---- DATASET EXCERPT
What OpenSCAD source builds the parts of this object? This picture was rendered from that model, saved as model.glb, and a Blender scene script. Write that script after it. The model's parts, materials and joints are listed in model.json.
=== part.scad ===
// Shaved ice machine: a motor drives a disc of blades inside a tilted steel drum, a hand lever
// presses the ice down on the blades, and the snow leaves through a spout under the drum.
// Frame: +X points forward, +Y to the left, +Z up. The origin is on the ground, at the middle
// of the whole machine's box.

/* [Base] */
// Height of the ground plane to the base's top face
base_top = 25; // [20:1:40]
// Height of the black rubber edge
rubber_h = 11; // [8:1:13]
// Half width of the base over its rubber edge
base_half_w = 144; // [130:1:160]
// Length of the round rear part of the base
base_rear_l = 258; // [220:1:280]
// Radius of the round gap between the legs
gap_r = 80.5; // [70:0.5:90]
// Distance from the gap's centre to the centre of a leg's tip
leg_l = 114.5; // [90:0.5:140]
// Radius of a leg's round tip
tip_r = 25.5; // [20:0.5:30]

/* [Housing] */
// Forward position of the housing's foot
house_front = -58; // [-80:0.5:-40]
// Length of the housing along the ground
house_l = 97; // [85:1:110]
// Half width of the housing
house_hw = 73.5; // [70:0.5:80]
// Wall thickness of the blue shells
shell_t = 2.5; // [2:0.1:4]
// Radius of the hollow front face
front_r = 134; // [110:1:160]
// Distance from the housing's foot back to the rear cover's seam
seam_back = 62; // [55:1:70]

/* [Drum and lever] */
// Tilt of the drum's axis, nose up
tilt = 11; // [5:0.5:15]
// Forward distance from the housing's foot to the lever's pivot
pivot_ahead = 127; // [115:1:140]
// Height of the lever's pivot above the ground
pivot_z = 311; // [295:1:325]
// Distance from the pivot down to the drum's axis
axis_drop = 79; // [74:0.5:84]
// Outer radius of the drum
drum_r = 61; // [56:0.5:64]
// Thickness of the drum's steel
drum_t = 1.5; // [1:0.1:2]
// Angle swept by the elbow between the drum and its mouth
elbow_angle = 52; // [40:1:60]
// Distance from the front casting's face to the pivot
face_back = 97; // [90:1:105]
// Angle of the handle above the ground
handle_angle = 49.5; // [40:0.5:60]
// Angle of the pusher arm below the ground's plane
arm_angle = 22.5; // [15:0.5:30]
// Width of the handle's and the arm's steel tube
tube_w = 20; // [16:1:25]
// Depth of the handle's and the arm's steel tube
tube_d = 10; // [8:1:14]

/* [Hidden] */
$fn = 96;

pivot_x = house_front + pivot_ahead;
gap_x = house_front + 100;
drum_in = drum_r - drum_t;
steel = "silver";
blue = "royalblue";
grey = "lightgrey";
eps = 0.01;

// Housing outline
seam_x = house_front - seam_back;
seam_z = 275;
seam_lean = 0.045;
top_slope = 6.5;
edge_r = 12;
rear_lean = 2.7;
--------
§ WHAT YOU ARE ASKED TO DO: Nothing should be changed: write out all of the data as is.

§ RESULT OF THIS TASK:
What OpenSCAD source builds the parts of this object? This picture was rendered from that model, saved as model.glb, and a Blender scene script. Write that script after it. The model's parts, materials and joints are listed in model.json.
=== part.scad ===
// Shaved ice machine: a motor drives a disc of blades inside a tilted steel drum, a hand lever
// presses the ice down on the blades, and the snow leaves through a spout under the drum.
// Frame: +X points forward, +Y to the left, +Z up. The origin is on the ground, at the middle
// of the whole machine's box.

/* [Base] */
// Height of the ground plane to the base's top face
base_top = 25; // [20:1:40]
// Height of the black rubber edge
rubber_h = 11; // [8:1:13]
// Half width of the base over its rubber edge
base_half_w = 144; // [130:1:160]
// Length of the round rear part of the base
base_rear_l = 258; // [220:1:280]
// Radius of the round gap between the legs
gap_r = 80.5; // [70:0.5:90]
// Distance from the gap's centre to the centre of a leg's tip
leg_l = 114.5; // [90:0.5:140]
// Radius of a leg's round tip
tip_r = 25.5; // [20:0.5:30]

/* [Housing] */
// Forward position of the housing's foot
house_front = -58; // [-80:0.5:-40]
// Length of the housing along the ground
house_l = 97; // [85:1:110]
// Half width of the housing
house_hw = 73.5; // [70:0.5:80]
// Wall thickness of the blue shells
shell_t = 2.5; // [2:0.1:4]
// Radius of the hollow front face
front_r = 134; // [110:1:160]
// Distance from the housing's foot back to the rear cover's seam
seam_back = 62; // [55:1:70]

/* [Drum and lever] */
// Tilt of the drum's axis, nose up
tilt = 11; // [5:0.5:15]
// Forward distance from the housing's foot to the lever's pivot
pivot_ahead = 127; // [115:1:140]
// Height of the lever's pivot above the ground
pivot_z = 311; // [295:1:325]
// Distance from the pivot down to the drum's axis
axis_drop = 79; // [74:0.5:84]
// Outer radius of the drum
drum_r = 61; // [56:0.5:64]
// Thickness of the drum's steel
drum_t = 1.5; // [1:0.1:2]
// Angle swept by the elbow between the drum and its mouth
elbow_angle = 52; // [40:1:60]
// Distance from the front casting's face to the pivot
face_back = 97; // [90:1:105]
// Angle of the handle above the ground
handle_angle = 49.5; // [40:0.5:60]
// Angle of the pusher arm below the ground's plane
arm_angle = 22.5; // [15:0.5:30]
// Width of the handle's and the arm's steel tube
tube_w = 20; // [16:1:25]
// Depth of the handle's and the arm's steel tube
tube_d = 10; // [8:1:14]

/* [Hidden] */
$fn = 96;

pivot_x = house_front + pivot_ahead;
gap_x = house_front + 100;
drum_in = drum_r - drum_t;
steel = "silver";
blue = "royalblue";
grey = "lightgrey";
eps = 0.01;

// Housing outline
seam_x = house_front - seam_back;
seam_z = 275;
seam_lean = 0.045;
top_slope = 6.5;
edge_r = 12;
rear_lean = 2.7;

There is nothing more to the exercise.